You show two forms of macros; both use tuples, the latter just uses a sequence at the top level. For consistency I'll just pick the first form. But for scalability, I'll add tuple processing just to convert a tuple to a sequence, showing 9 element tuple support... then, to support n element tuples, you only need to change the count and add n-9 macros.

Approach

We start with a basic glue macro, a count, and a sequence converter at a single level (PARN):

#define GLUE(A,B) GLUE_I(A,B)
#define GLUE_I(A,B) A##B
#define PARN(...) GLUE(PARN_, COUNT (__VA_ARGS__)) (__VA_ARGS__)
#define PARN_9(A,B,C,D,E,F,G,H,I) (A)(B)(C)(D)(E)(F)(G)(H)(I)
...
#define PARN_2(A,B) (A)(B)
#define PARN_1(A) (A)

We want to either iterate another level or just process an element depending on if it's parenthetical. To do that I'll apply a pattern matcher based on an "indirect second macro". The idea is that you put a pattern in argument 1 and set up macros such that, if a pattern matches, it shifts tokens into argument 2; otherwise, your pattern just produces a bunch of tokens in argument 1 that get ignored. Here's the pattern matcher construct with a parenthetical detector (note that my second expands to empty if you pass it 1 argument):

#define SECOND(...) SECOND_I(__VA_ARGS__,,)
#define SECOND_I(A,B,...) B
#define CALLDETECT(...) ,

Given the link you provided you should already know how to apply sequences. I have a specific macro for sequence application:

#define PASTE_E(...) PASTE_E_I(__VA_ARGS__)
#define PASTE_E_I(...) __VA_ARGS__ ## E

...typical "simple" sequence processing toggles between two macros, call them A and B, until they hit the terminal... so they go A,B,A,B,...,E. But we want to leave a trail of comma delimited results with no extra commas. So we'll prepend the comma in each of these macros, but we'll start with another A that doesn't prepend; i.e., we're going to go A,B,C,B,C,...,E. We'll need four of these sets to (a) avoid blue paint, and (b) process differently at the top level. Here's the initial set:

#define BRACP0(X) {SECOND(CALLDETECT X MAGIC1)X}
#define BRAC0_A(X) BRACP0(X)BRAC0_B
#define BRAC0_B(X) ,BRACP0(X)BRAC0_C
#define BRAC0_C(X) ,BRACP0(X)BRAC0_B
#define BRAC0_BE
#define BRAC0_CE

This will chain the outer level MAGIC to an inner level MAGIC1; this set specifically adds an additional {} pair per spec (BRACP0). The rest of the sets look similar except for that {}. But for the last level we want to call a simple bracify instead of the "next magic" (this too is scalable; you need one of these sets per level recursion depth supported).
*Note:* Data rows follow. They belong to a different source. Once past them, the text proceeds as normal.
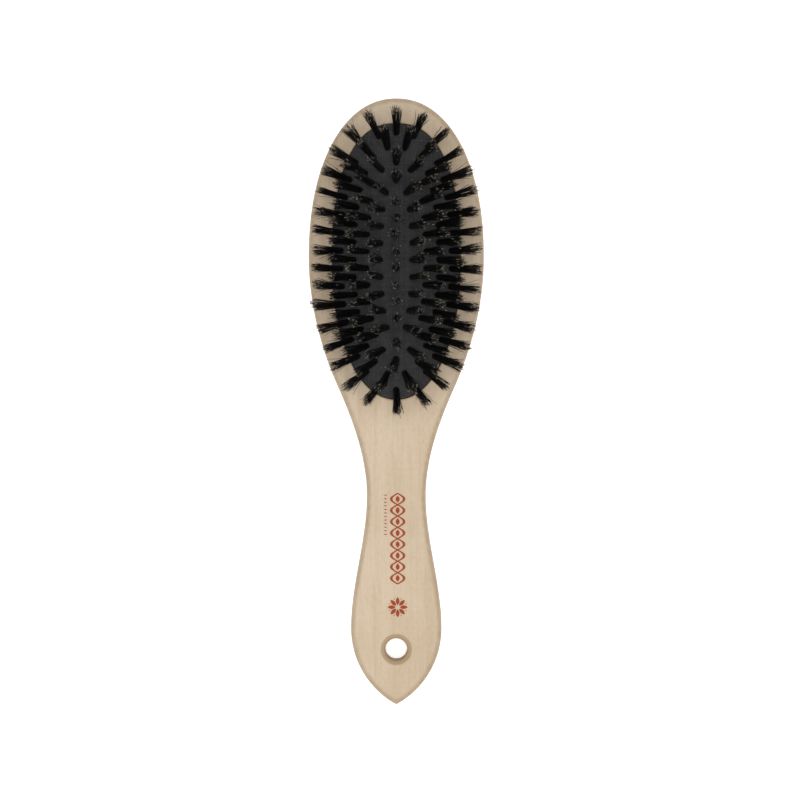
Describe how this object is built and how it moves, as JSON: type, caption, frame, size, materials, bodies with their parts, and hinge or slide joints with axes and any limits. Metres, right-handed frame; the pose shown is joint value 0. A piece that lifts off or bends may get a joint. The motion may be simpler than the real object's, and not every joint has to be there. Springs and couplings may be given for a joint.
{
  "type": "bristle brush",
  "caption": "Oval cushion brush with a pale wooden handle, a domed cloth-faced air cushion that gives under pressure, and dark natural-bristle tufts.",
  "frame": {"origin": "under the middle of the brush, on the surface that its back lies on", "axes": "+Y from the handle to the head, +Z the way the bristles stand, +X across the brush"},
  "size_m": [0.0642, 0.222, 0.038],
  "materials": {
    "pale_wood": "satin",
    "woven_facing": "matte",
    "black_rubber": "matte",
    "boar_bristle": "satin"
  },
  "bodies": {
    "root": {"wood_body": "pale_wood", "cloth_facing": "woven_facing", "rubber_cushion": "black_rubber"},
    "centre_tufts": {"centre_tuft_row_01": "boar_bristle", "centre_tuft_row_02": "boar_bristle"},
    "inner_tufts": {"inner_tuft_pair_01": "boar_bristle", "inner_tuft_pair_02": "boar_bristle", "inner_tuft_pair_03": "boar_bristle", "inner_tuft_pair_04": "boar_bristle", "inner_tuft_pair_05": "boar_bristle", "inner_tuft_pair_06": "boar_bristle", "inner_tuft_pair_07": "boar_bristle", "inner_tuft_pair_08": "boar_bristle", "inner_tuft_pair_09": "boar_bristle", "inner_tuft_pair_10": "boar_bristle"},
    "middle_tufts": {"middle_tuft_pair_01": "boar_bristle", "middle_tuft_pair_02": "boar_bristle", "middle_tuft_pair_03": "boar_bristle", "middle_tuft_pair_04": "boar_bristle", "middle_tuft_pair_05": "boar_bristle", "middle_tuft_pair_06": "boar_bristle", "middle_tuft_pair_07": "boar_bristle", "middle_tuft_pair_08": "boar_bristle", "middle_tuft_pair_09": "boar_bristle", "middle_tuft_pair_10": "boar_bristle", "middle_tuft_pair_11": "boar_bristle", "middle_tuft_pair_12": "boar_bristle", "middle_tuft_pair_13": "boar_bristle"},
    "outer_tufts": {"outer_tuft_pair_01": "boar_bristle", "outer_tuft_pair_02": "boar_bristle", "outer_tuft_pair_03": "boar_bristle", "outer_tuft_pair_04": "boar_bristle", "outer_tuft_pair_05": "boar_bristle", "outer_tuft_pair_06": "boar_bristle", "outer_tuft_pair_07": "boar_bristle", "outer_tuft_pair_08": "boar_bristle", "outer_tuft_pair_09": "boar_bristle", "outer_tuft_pair_10": "boar_bristle", "outer_tuft_pair_11": "boar_bristle", "outer_tuft_pair_12": "boar_bristle", "outer_tuft_pair_13": "boar_bristle", "outer_tuft_pair_14": "boar_bristle", "outer_tuft_pair_15": "boar_bristle"},
    "edge_tufts": {"edge_tuft_pair_01": "boar_bristle", "edge_tuft_pair_02": "boar_bristle", "edge_tuft_pair_03": "boar_bristle", "edge_tuft_pair_04": "boar_bristle", "edge_tuft_pair_05": "boar_bristle", "edge_tuft_pair_06": "boar_bristle", "edge_tuft_pair_07": "boar_bristle", "edge_tuft_pair_08": "boar_bristle", "edge_tuft_pair_09": "boar_bristle", "edge_tuft_pair_10": "boar_bristle", "edge_tuft_pair_11": "boar_bristle", "edge_tuft_pair_12": "boar_bristle", "edge_tuft_pair_13": "boar_bristle", "edge_tuft_pair_14": "boar_bristle", "edge_tuft_pair_15": "boar_bristle", "edge_tuft_pair_16": "boar_bristle", "edge_tuft_pair_17": "boar_bristle"}
  },
  "joints": [
    {"name": "centre_press", "type": "slide", "parent": "root", "child": "centre_tufts", "axis": [0, 0, 1], "range_m": [-0.004, 0], "stiffness_N_per_m": 800, "deforming": ["cloth_facing", "rubber_cushion"]},
    {"name": "inner_press", "type": "slide", "parent": "root", "child": "inner_tufts", "axis": [0, 0, 1], "range_m": [-0.00376, 0]},
    {"name": "middle_press", "type": "slide", "parent": "root", "child": "middle_tufts", "axis": [0, 0, 1], "range_m": [-0.00316, 0]},
    {"name": "outer_press", "type": "slide", "parent": "root", "child": "outer_tufts", "axis": [0, 0, 1], "range_m": [-0.00226, 0]},
    {"name": "edge_press", "type": "slide", "parent": "root", "child": "edge_tufts", "axis": [0, 0, 1], "range_m": [-0.00107, 0]}
  ],
  "couplings": [
    {"joint": "inner_press", "follows": "centre_press", "ratio": 0.9397},
    {"joint": "middle_press", "follows": "centre_press", "ratio": 0.7899},
    {"joint": "outer_press", "follows": "centre_press", "ratio": 0.5641},
    {"joint": "edge_press", "follows": "centre_press", "ratio": 0.2684}
  ]
}
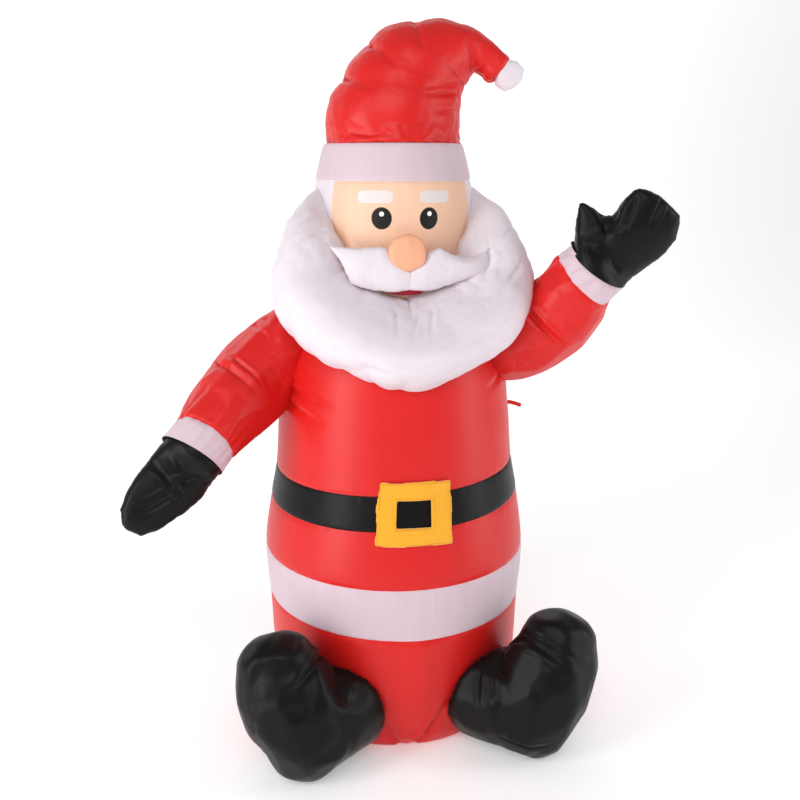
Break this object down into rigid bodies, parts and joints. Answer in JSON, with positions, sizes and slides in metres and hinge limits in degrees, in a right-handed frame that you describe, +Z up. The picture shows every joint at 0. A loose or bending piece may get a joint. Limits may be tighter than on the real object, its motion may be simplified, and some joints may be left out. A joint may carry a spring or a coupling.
{
  "type": "inflatable santa figure",
  "caption": "Inflated fabric Santa, seated with legs forward and one arm raised to wave, with a leaning gathered hat, a padded beard, a belt with a buckle, and mittens and boots.",
  "frame": {"origin": "centre of the coat's flat underside, on the ground", "axes": "+Z up to the hat, the figure faces -Y, and its left arm, the raised one, is at +X"},
  "size_m": [0.8618, 0.5523, 1.2012],
  "materials": {
    "red_nylon": "satin nylon taffeta",
    "white_nylon": "satin nylon taffeta",
    "black_nylon": "satin nylon taffeta",
    "skin_nylon": "satin nylon taffeta",
    "yellow_felt": "matt felt"
  },
  "bodies": {
    "root": {"coat": "red_nylon", "belt": "black_nylon", "coat_band": "white_nylon", "buckle": "yellow_felt", "head": "white_nylon", "face": "skin_nylon", "hat_trim": "white_nylon", "hat": "red_nylon", "pompom": "white_nylon", "beard": "white_nylon", "moustache": "white_nylon", "nose": "skin_nylon", "left_sleeve": "red_nylon", "left_cuff": "white_nylon", "left_mitten": "black_nylon", "right_sleeve": "red_nylon", "right_cuff": "white_nylon", "right_mitten": "black_nylon", "left_boot": "black_nylon", "right_boot": "black_nylon", "left_tether_tab": "red_nylon", "right_tether_tab": "red_nylon"}
  },
  "joints": []
}
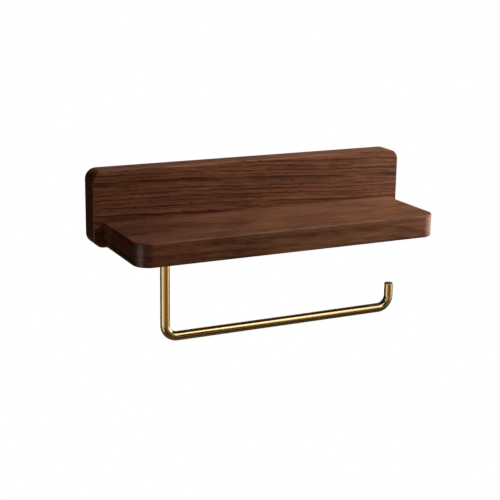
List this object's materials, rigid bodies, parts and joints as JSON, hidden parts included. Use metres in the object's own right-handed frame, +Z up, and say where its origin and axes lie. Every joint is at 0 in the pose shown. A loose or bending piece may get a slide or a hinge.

The bracify and level 4's "BRACP" just look like this:

#define BRACIFY(...) {__VA_ARGS__}
#define BRACP4(X) SECOND(CALLDETECT X BRACIFY)X

I have an "unwrap" per magic macro level:

#define MAGIC(...) {PASTE_E(MAGIC_U(BRAC0_A PARN(__VA_ARGS__)))}
#define MAGIC_U(...) __VA_ARGS__
#define MAGIC1(...) {PASTE_E(MAGIC1_U(BRAC1_A PARN(__VA_ARGS__)))}
#define MAGIC1_U(...) __VA_ARGS__
...
#define MAGIC4(...) {PASTE_E(MAGIC4_U(BRAC3_A PARN(__VA_ARGS__)))}
#define MAGIC4_U(...) __VA_ARGS__

Full solution and demo

Link to coliru.stacked-crooked demo.

Final comments

I interpreted C99 as meaning standard here and this question as just an "is-it-possible"; as such, I haven't bothered to convert this to work with MSVS's preprocessor. It probably won't work with that as-is. Let me know if that bugs you at all.